+++ Raw data +++

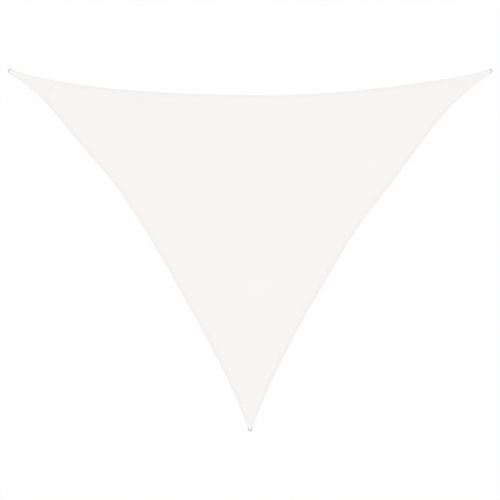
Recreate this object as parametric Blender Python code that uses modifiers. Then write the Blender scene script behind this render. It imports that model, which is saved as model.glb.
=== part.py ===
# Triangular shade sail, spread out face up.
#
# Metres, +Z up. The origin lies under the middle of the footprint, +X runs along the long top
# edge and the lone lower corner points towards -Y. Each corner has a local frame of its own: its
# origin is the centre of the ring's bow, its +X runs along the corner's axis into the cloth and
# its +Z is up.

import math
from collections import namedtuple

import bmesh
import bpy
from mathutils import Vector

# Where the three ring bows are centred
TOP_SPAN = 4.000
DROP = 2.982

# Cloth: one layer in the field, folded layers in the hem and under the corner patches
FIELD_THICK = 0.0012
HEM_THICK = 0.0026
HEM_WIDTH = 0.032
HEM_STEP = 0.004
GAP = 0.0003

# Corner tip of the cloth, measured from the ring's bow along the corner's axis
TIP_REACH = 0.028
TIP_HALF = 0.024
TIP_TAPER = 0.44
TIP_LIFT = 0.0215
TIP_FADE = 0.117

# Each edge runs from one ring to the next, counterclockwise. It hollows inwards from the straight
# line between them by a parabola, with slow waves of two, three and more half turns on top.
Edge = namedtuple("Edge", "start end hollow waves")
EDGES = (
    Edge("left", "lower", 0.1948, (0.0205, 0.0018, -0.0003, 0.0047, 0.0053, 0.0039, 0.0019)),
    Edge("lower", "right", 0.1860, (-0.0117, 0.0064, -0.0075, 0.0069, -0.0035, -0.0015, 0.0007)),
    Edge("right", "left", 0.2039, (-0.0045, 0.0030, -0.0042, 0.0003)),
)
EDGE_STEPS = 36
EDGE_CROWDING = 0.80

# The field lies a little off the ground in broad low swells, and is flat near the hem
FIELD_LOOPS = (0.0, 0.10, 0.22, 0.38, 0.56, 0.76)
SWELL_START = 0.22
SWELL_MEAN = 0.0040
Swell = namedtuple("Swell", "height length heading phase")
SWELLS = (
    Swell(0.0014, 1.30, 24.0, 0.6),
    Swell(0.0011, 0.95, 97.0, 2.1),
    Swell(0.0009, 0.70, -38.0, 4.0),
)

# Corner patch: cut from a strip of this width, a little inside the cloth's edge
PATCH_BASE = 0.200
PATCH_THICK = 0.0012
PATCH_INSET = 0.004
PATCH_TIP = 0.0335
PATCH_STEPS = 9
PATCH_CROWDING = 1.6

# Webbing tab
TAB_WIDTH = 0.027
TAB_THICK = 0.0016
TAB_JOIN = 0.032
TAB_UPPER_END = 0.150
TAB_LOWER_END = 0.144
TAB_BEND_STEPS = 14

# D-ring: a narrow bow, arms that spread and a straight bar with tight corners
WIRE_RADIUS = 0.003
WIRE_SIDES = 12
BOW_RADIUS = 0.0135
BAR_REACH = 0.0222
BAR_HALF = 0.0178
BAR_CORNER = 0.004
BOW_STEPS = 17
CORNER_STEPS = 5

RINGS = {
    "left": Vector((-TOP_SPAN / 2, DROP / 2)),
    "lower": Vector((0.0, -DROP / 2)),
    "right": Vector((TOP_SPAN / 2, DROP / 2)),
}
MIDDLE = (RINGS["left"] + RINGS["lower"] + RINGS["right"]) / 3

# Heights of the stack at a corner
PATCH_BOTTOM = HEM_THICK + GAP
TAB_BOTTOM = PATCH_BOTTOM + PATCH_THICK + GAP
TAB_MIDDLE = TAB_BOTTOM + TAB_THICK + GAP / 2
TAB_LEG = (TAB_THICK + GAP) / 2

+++

Using the listing above, reproduce each line without omission.

:: Written solution ::
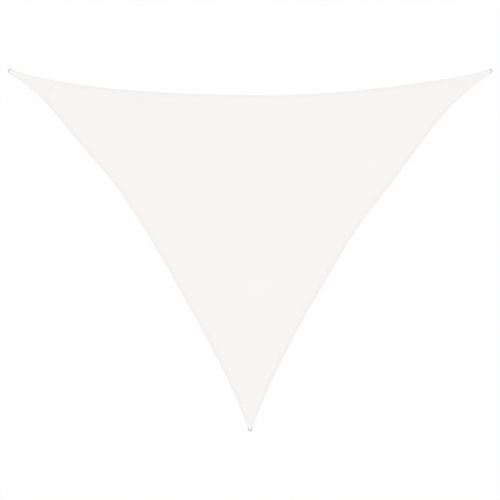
Recreate this object as parametric Blender Python code that uses modifiers. Then write the Blender scene script behind this render. It imports that model, which is saved as model.glb.
=== part.py ===
# Triangular shade sail, spread out face up.
#
# Metres, +Z up. The origin lies under the middle of the footprint, +X runs along the long top
# edge and the lone lower corner points towards -Y. Each corner has a local frame of its own: its
# origin is the centre of the ring's bow, its +X runs along the corner's axis into the cloth and
# its +Z is up.

import math
from collections import namedtuple

import bmesh
import bpy
from mathutils import Vector

# Where the three ring bows are centred
TOP_SPAN = 4.000
DROP = 2.982

# Cloth: one layer in the field, folded layers in the hem and under the corner patches
FIELD_THICK = 0.0012
HEM_THICK = 0.0026
HEM_WIDTH = 0.032
HEM_STEP = 0.004
GAP = 0.0003

# Corner tip of the cloth, measured from the ring's bow along the corner's axis
TIP_REACH = 0.028
TIP_HALF = 0.024
TIP_TAPER = 0.44
TIP_LIFT = 0.0215
TIP_FADE = 0.117

# Each edge runs from one ring to the next, counterclockwise. It hollows inwards from the straight
# line between them by a parabola, with slow waves of two, three and more half turns on top.
Edge = namedtuple("Edge", "start end hollow waves")
EDGES = (
    Edge("left", "lower", 0.1948, (0.0205, 0.0018, -0.0003, 0.0047, 0.0053, 0.0039, 0.0019)),
    Edge("lower", "right", 0.1860, (-0.0117, 0.0064, -0.0075, 0.0069, -0.0035, -0.0015, 0.0007)),
    Edge("right", "left", 0.2039, (-0.0045, 0.0030, -0.0042, 0.0003)),
)
EDGE_STEPS = 36
EDGE_CROWDING = 0.80

# The field lies a little off the ground in broad low swells, and is flat near the hem
FIELD_LOOPS = (0.0, 0.10, 0.22, 0.38, 0.56, 0.76)
SWELL_START = 0.22
SWELL_MEAN = 0.0040
Swell = namedtuple("Swell", "height length heading phase")
SWELLS = (
    Swell(0.0014, 1.30, 24.0, 0.6),
    Swell(0.0011, 0.95, 97.0, 2.1),
    Swell(0.0009, 0.70, -38.0, 4.0),
)

# Corner patch: cut from a strip of this width, a little inside the cloth's edge
PATCH_BASE = 0.200
PATCH_THICK = 0.0012
PATCH_INSET = 0.004
PATCH_TIP = 0.0335
PATCH_STEPS = 9
PATCH_CROWDING = 1.6

# Webbing tab
TAB_WIDTH = 0.027
TAB_THICK = 0.0016
TAB_JOIN = 0.032
TAB_UPPER_END = 0.150
TAB_LOWER_END = 0.144
TAB_BEND_STEPS = 14

# D-ring: a narrow bow, arms that spread and a straight bar with tight corners
WIRE_RADIUS = 0.003
WIRE_SIDES = 12
BOW_RADIUS = 0.0135
BAR_REACH = 0.0222
BAR_HALF = 0.0178
BAR_CORNER = 0.004
BOW_STEPS = 17
CORNER_STEPS = 5

RINGS = {
    "left": Vector((-TOP_SPAN / 2, DROP / 2)),
    "lower": Vector((0.0, -DROP / 2)),
    "right": Vector((TOP_SPAN / 2, DROP / 2)),
}
MIDDLE = (RINGS["left"] + RINGS["lower"] + RINGS["right"]) / 3

# Heights of the stack at a corner
PATCH_BOTTOM = HEM_THICK + GAP
TAB_BOTTOM = PATCH_BOTTOM + PATCH_THICK + GAP
TAB_MIDDLE = TAB_BOTTOM + TAB_THICK + GAP / 2
TAB_LEG = (TAB_THICK + GAP) / 2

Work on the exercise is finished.